Toms Shoes is one of a growing number of brands that has gained notoriety for its emphasis on corporate social responsibility. | Via Will Fisher/Flickr

As consumers focus on ethics, corporate social responsibility helps brands give back, stand out



Corporate social responsibility (CSR) is not a new idea – in fact, it’s been around for well over a century. CSR is the idea that businesses have an obligation to give back to society, to go beyond their profit-seeking goals and engage in philanthropic work. Over the last year, I conducted a study exploring how companies decide which philanthropic initiatives to pursue.

Although CSR work is theoretically supposed to be completely separate from revenue goals, oftentimes corporate philanthropy is meant to engender a favorable response from consumers. Millennials are aging into their prime spending years, and as more and more millennials reach their 30s, they will be an increasingly important consumer group. Although millennials only comprise about 30% of the population, they are set to dominate purchasing power in coming years – in fact, by 2020, millennials will have a collective spending power of roughly $1.4 trillion.

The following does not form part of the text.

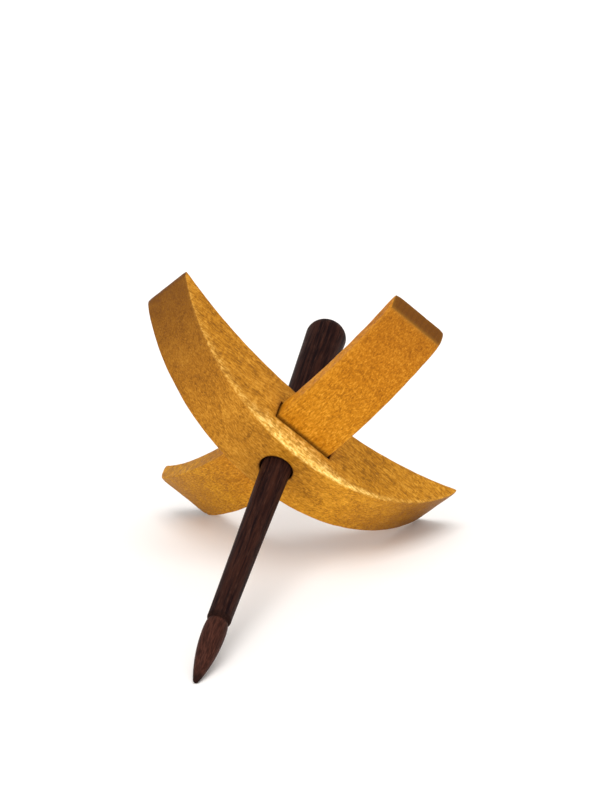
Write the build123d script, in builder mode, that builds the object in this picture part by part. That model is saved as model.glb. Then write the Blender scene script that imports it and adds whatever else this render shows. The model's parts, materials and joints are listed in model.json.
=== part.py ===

Millennials care deeply about social issues and expect that the companies they give their business to are commited to giving back. Research has shown employees will take a pay cut to work at a purposeful company, and companies that engage in CSR have better employee retention rates. Businesses have responded in kind, baking philanthropic endeavors into their corporate identity.

Today’s consumers are more discerning, and brands’ motivations are under severe ethical scrutiny. In oversaturated markets, CSR is one way for companies to emerge from a homogeneous pool of brands.

The study relied on in-depth interviews with executives from Fortune 500 companies who were directly responsible for corporate citizenship decisions. The responses showed a shift in thinking about the subject – in earlier years, companies threw money at causes arbitrarily. There was no strategy; they were simply donating time, money and resources to charitable causes. Today, consumers are especially sensitive to ethical concerns in the business world. Companies have taken note of the desire of consumers — particularly millennials — for meaningful action and have realigned their CSR work to reflect that.

Authentic alignment between the brand’s product and its charitable work is at the forefront of the decisions these executives are making. Interviews with General Motors revealed the company’s deliberate decision to invest in sustainable rubber harvesting. In an industry that relies on rubber for tire production, it made sense for GM to donate time and money to making that practice environmentally friendly.

However, these high-level decisions are not made in a vacuum. Executives are aware that the considerable expense of CSR needs to be justified one way or another. Several interviewees mentioned reciprocity. If the business was going to invest in a cause with either money, employee time or both, they wanted a return on that investment. Historically, the causes companies engaged with brought them reputational benefits, if not increased patronage (and consequently increased revenue). The pro bono work that consulting firm Oliver Wyman does often exposes the company to nonprofit board members who work for other companies that are prospective Oliver Wyman clients.

According to the study, managers used two other tools – inspiration and research – to choose CSR initiatives. Because corporate philanthropy has such an extensive history, the field is rife with examples to learn from, which is what nine out of the 10 companies studied did. In one instance, Viacom took a page out of Microsoft’s book and modeled its program after one the tech giant had pioneered. After pulling inspiration from other companies, managers researched the minutiae of what the program would require, what it would produce and – most importantly – what it would cost. After the feasibility was established, the program often launched, sometimes in a trial capacity. Once a program was in place, almost all interviewees described an evaluation process to assess whether the program would be effective enough to merit the company’s investment.

Key takeaways
  • Corporate social responsibility is becoming a more developed, more deliberate field.
  • CSR can influence consumer sentiment toward a brand or product.
  • Modern consumers expect all major companies to be engaged in some form of CSR.